Reform Conservatives and Foreign Policy

Ed Kilgore gives some advice to reform conservatives: Perhaps the most troubling thing to me about Room To Grow is that it avoided immigration, as well as foreign and defense policy. These are critical issues, obviously, and talking about them will expose cavernous divisions within the GOP. This is exactly what you should be doing. […]

Ed Kilgore gives some advice to reform conservatives:

Perhaps the most troubling thing to me about Room To Grow is that it avoided immigration, as well as foreign and defense policy. These are critical issues, obviously, and talking about them will expose cavernous divisions within the GOP. This is exactly what you should be doing.

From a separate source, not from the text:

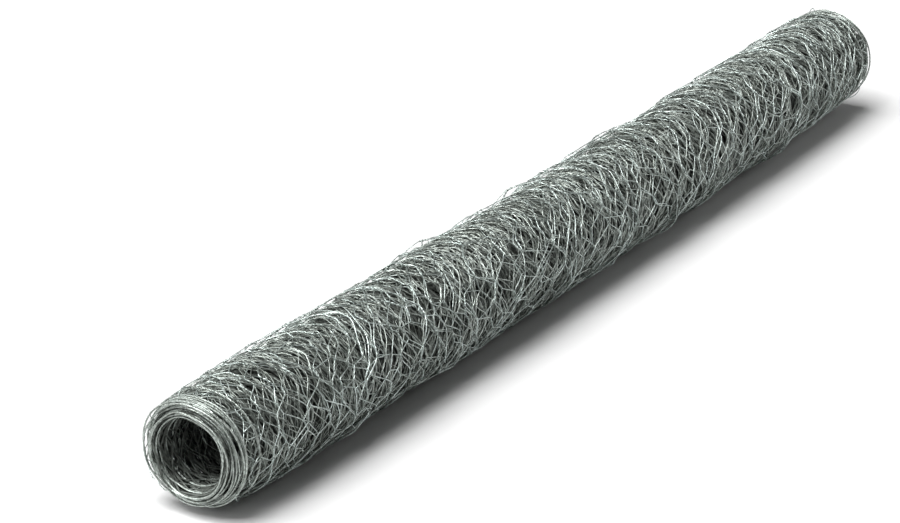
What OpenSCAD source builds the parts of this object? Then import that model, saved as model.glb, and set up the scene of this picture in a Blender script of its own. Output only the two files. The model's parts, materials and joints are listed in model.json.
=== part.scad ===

Kilgore makes a fair point that these are issues that can’t be avoided by conservatives that are interested in significant policy reform, but there are a few reasons why reform conservatives don’t want to focus on them. The difficulty is not so much that the party is divided over these issues, though the intra-party divisions are real and important, but that the people identified with reform conservatism either don’t agree on what should be done or don’t think anything significant needs to be changed. It also happens to be the case that the people most closely identified with reform conservatism tend to specialize in domestic policy issues, which leaves little time or attention for foreign policy. At the risk of over-generalizing, reform conservatives may or may not regret their support for the Iraq war, but for almost all of them the experience of the Bush years has had no effect on their broader views on foreign policy and military spending. With one or two notable exceptions, it is fair to say that reform conservatives have no significant problems with the way that the last administration conducted foreign policy, and they have few substantive disagreements with neoconservatives. Put simply, most reform conservatives don’t care about foreign policy reform because they don’t think there is anything seriously wrong with Republican foreign policy.